Residents opposed to the Dollar General went to Morgan County Circuit Court after the Morgan County Planning Commission approved plans for the store. Residents argued the planning commission broke its own rules in approving the store, and violated residents’ due process rights.

In March, Morgan County Economic Development Authority member Jerry Berman publicly voiced his opposition to the store’s proposed location — drawing the ire of County Commissioner Bob Ford who said at the time the protest and Berman’s role in it had made the county a laughingstock and called for Berman to resign.

But Berman, who practiced law for 35 years, including a 10-year stint as the American Civil Liberties Union’s chief legislative counsel and founder and director of ACLU Projects on Privacy and Information Technology, said he has no intention of going quietly.

“When someone says you’re going to be removed because you exercised your free speech right, I say they’re not going to do that,” he said. “I’m not going to let it happen that easily.

“I told him, we had a polite conversation the other day, that if he can get the votes to throw me off for me speaking my own opinion ... he’ll have a lawsuit on his hands. Not his hands, the county commission’s. I just don’t think government can act that way.”

But Ford had said he thought it was inappropriate for Berman or any other member of the EDA to be critical of a development opportunity, particularly when it’s so badly needed in the county.

“You have to be here in Morgan County to understand it,” Ford said. “We’ve had a $17 million drop in our Class III properties, commercial and industrial properties. If you convert that over to tax money, that’s a lot of tax revenue.”

Ford said the EDA is tasked with enhancing the county’s tax base and creating jobs, “not to pick and choose what companies you want to locate in our county or where you want them to locate.”

“As long as they meet the permitting requirements, you should be supporting (development opportunities),” he wrote in a three-page statement which he read at a recent planning commission meeting.

In October, Morgan County Circuit Judge Christopher Wilkes ruled in favor of the Planning Commission. That decision has since been appealed to the West Virginia Supreme Court.

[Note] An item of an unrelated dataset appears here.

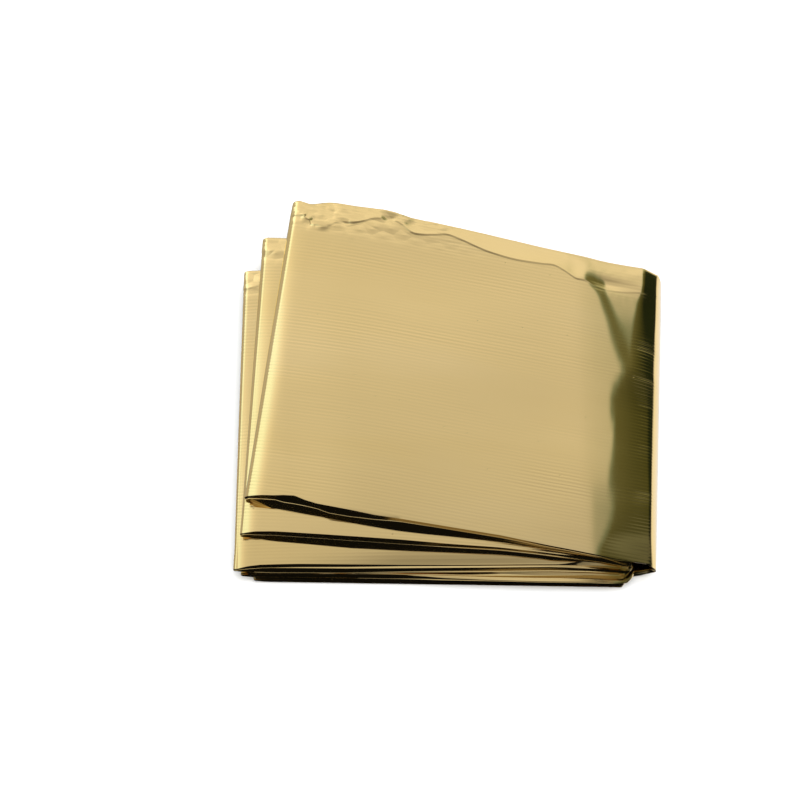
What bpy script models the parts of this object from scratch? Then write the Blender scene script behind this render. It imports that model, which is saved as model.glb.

Mokhiber said there already are two Dollar General stores and a Family Dollar in Morgan County, and there is a Dollar General within about 10 miles of the new store. Like Walmart, he said it appears Dollar General’s business model is to build a store every few miles.

MacDonald said Dollar General followed proper procedures in developing the site. 

“We believe our developer has carefully followed the process and followed all guidelines set forth by the local jurisdiction in developing and pursuing the required entitlements for this store location,” he said. “Both in West Virginia and in all of the communities Dollar General operates in, we are respectful of community concerns and thoughtful in store design to comply with local building codes.

“In addition, our small store format will have minimal impact on local traffic patterns and allows us to be very close to our consumers to maximize their time and convenience,” MacDonald said.

Mokhiber said residents aren’t necessarily opposed to Dollar General building another store in their area. They’re opposed to Dollar General building another store at this particular location.

“There’s a better location just a mile away, in a business park,” he said. He said the proposed store would be across the road from a church and a state park, a combination he believes is a bad idea.

“This is beautiful country here in West Virginia, and this (store) is going to mess it up,” Mokhiber said. “Put the businesses where the businesses belong — in a business park.”